АО ГНЦ «Центр Келдыша»

Plasma Methane Pyrolysis

The technology of plasma methane pyrolysis

for the production of hydrogen and acetylene using a megawatt power alternating current plasmatron.


Technology of plasma methane pyrolysis

The presented new opportunities of using plasmatrons, developed at Keldysh Research Center, for the plasma methane pyrolysis producing hydrogen and carbon in a solid phase, or acetylene, open opportunities providing a carbon footprint reduction in various natural gas applications as an energy carrier, as well as for the development of plasma chemistry in the interests of the national economy. Carbon black is a co-product of plasma methane pyrolysis, which is in demand in the domestic and global market. Its commercialization allows increasing economic effectiveness of hydrogen production.
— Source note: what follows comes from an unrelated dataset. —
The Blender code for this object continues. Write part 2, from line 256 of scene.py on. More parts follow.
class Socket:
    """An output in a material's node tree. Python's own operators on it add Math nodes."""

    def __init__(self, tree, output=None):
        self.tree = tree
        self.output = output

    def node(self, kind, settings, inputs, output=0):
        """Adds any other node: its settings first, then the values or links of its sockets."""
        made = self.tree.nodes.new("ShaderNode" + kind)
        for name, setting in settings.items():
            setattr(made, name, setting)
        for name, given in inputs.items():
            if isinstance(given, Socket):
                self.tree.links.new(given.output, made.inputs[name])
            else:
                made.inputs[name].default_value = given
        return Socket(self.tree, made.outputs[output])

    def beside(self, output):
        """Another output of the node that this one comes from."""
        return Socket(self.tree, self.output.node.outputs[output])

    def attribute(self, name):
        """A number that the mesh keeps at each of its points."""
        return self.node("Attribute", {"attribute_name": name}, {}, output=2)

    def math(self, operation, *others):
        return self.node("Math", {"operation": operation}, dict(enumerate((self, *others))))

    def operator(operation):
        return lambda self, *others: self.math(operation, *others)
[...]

The technology is characterized by a low power intensity (15 kW·h/kg of hydrogen) compared to water electrolysis (about 50 kW·h/ kg of hydrogen) and by the absence of harmful emissions (СО, СО2), which does not require additional costs for their disposal, unlike the steam reforming method or some other ones.



Accumulated experience

Plasmatrons are the sources of high-temperature gas (air, nitrogen, inert gases). They are intended to be used in technological plasma-chemical installations, including coating applications, power and nano-structural materials production. Moreover, they are used for industrial, domestic and medical waste recycling, and for scientific thermo-physical research.

Keldysh Research Center has a huge experience in creating and using powerful plasmatrons for testing materials and products of rocket & space technology, which are characterized by a simple design and a manufacturability.

Main Advantages:

  • Power supply from an industrial three-phase network, no additional transformers, rectifiers or frequency converters;
  • Symmetrical load of a three-phase network;
  • High reliability;
  • Simplicity and convenience of use;
  • Modular structure;
  • Uniform distribution of gas temperature and pressure at the exit of the nozzle.

A small installation with a power of 35 kW is created to test all stages of the process as well as for the separation of methane pyrolysis products.

The present technology and equipment can be used for hydrogen and acetylene production, and for its subsequent transportation to consumers.

The location in the premises of consumers will allow using the existing gas-transport system of a natural gas and it will significantly reduce costs of creating hydrogen and acetylene storage & transportation systems.

A large-scale production and consumption of hydrogen as an energy carrier, an energy storage and a raw material component of industrial technologies, as well as for the reduction of carbon dioxide emissions are the necessary directions today to improve the ecology of the environment.